I've been dating this girl for a couple years, and now we're long distance, with no real end in sight. I'm ready to break up, but not really sure how to go about.

She's definitely really into me, and it's always been that way. I'm definitely the settler and she's the reacher. (To put it in HIMYM terms). That's part of the problem I'm having right now.

Every time I go visit her or she visits me, it's like the highlight of her life, and I feel like the thought of us is what helps her get through tough days at her job, so I know the break up is going to be really hard on her.

 

The issue is that we don't see each other very often since we live over 10 hours from each other, so it is kind of special and a planned out thing if we visit. So, I feel like it would be terrible to visit her and then tell her I want to break up and then leave, since me visiting would be something that she planned for and looked forward to for a long time. But, I know that face to face is so much better.

 

Also, I have a feeling she might be worried about our relationship because I've been pretty distant lately, which is my bad, but it's tough when I know it's over.

 

So, the question is: should I go visit her and then break up, or should I call her via Skype and break up with that.
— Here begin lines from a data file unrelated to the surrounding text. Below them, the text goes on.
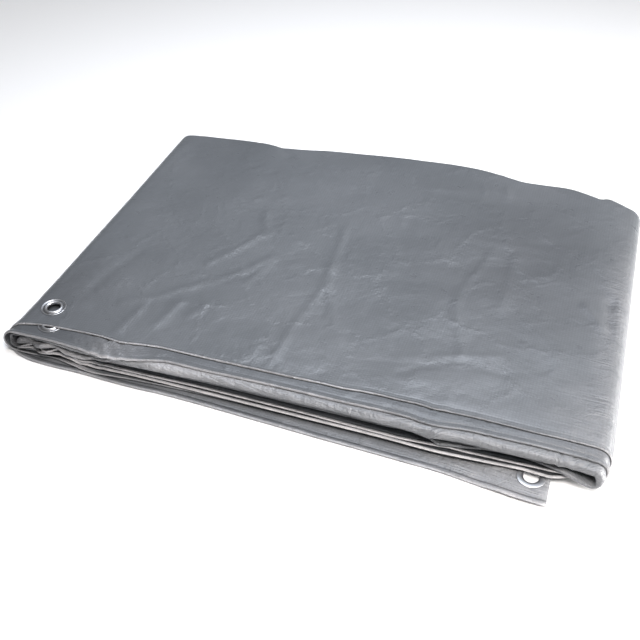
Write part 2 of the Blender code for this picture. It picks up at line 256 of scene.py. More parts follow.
BACK_FOLD = {
    "bottom": ((490, 380), (440, 392), (337, 398), (230, 398), (122, 392), (70, 386), (17, 386)),
    "top": (
        (4, 394.5), (20, 396.0), (40, 397.0), (56, 397.3), (84, 393.8), (104, 388.8), (118, 385.9),
        (134, 387.0), (180, 396.3), (226, 401.5), (280, 403.5), (330, 407.5), (360, 405.8), (376, 402.4),
        (388, 398.8), (402, 396.2), (424, 397.7), (460, 398.4), (480, 392.2), (489, 390.2), (496, 394.8),
        (508, 393.0), (520, 389.1),
    ),
    "middle": ((518, 379), (470, 386), (390, 392), (280, 396), (122, 388), (9, 378)),
}

# eyelets: hem, run, place along the run, distance from the hem's edge, and lift of the cloth round each
EYELETS = {
    "Eyelet_Top": (1, "top", 16.4, 25.5, 0.4),
    "Eyelet_Second": (2, "top", 26.0, 20.0, 0.3),
    "Eyelet_Flap": (1, "bottom", 475.0, 25.0, -1.5),
}
LIFT_FLAT_R = 30.0
LIFT_END_R = 44.0
EYELET_CUT_R = 8.6
EYELET_CUT_DEPTH = 1.0
TOP_SHAFT_DEPTH = 14.0

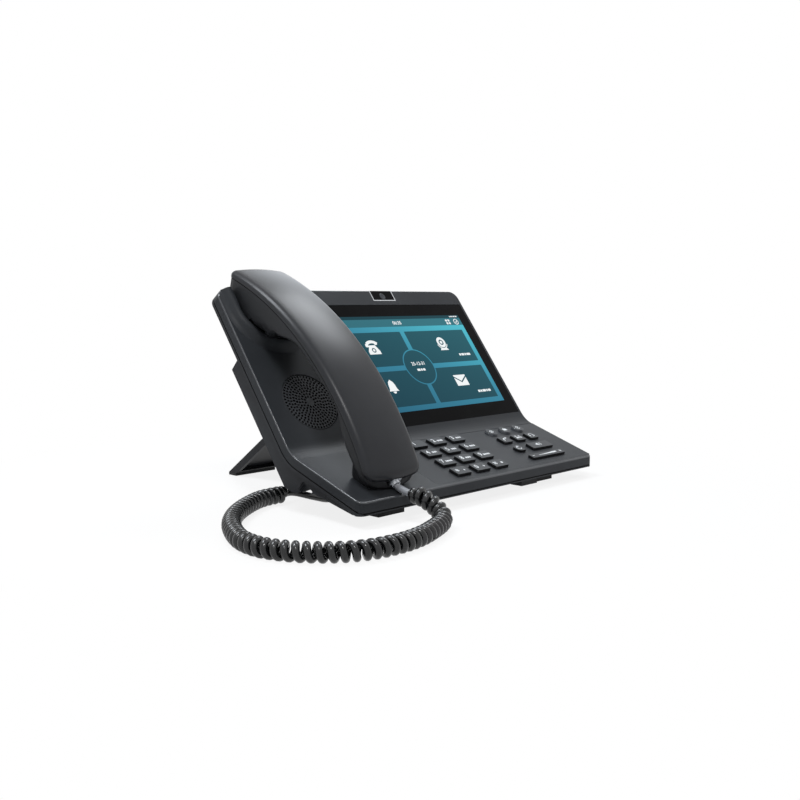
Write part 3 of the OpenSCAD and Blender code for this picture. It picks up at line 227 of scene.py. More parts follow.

Obviously, Skype would be easier for me and I wouldn't have to drive 20+ hours over one weekend. But, I also don't want a-hole, so I don't really know what to do.

Posted

Tread lightly but defo break up if you think that's what is best for you. I would recommend driving to see her as that's the least you can do if you've been dating for years. I say that because the last thing you want to do is break up over Skype simply because it's easier for you, and she goes on to become depressed because she didn't get proper closure. (Extreme example but possible)

 

Also, at least you can drive home knowing you went about the breakup as gently and respectful as you could. But don't stay in a relationship you don't want. It will just make you resentful and have a worse breakup later down the line as your annoyance builds.

Posted

What is the problem with the relationship?. Have you loved the girl or no?

 

See her in person. and give her closure, even if you have to drive 24 hrs. Tell her the real reasons of the breakup. Don't sugar coat it. It will hurt but it will help her move on. Answer all her questions as blunt and honest as possible.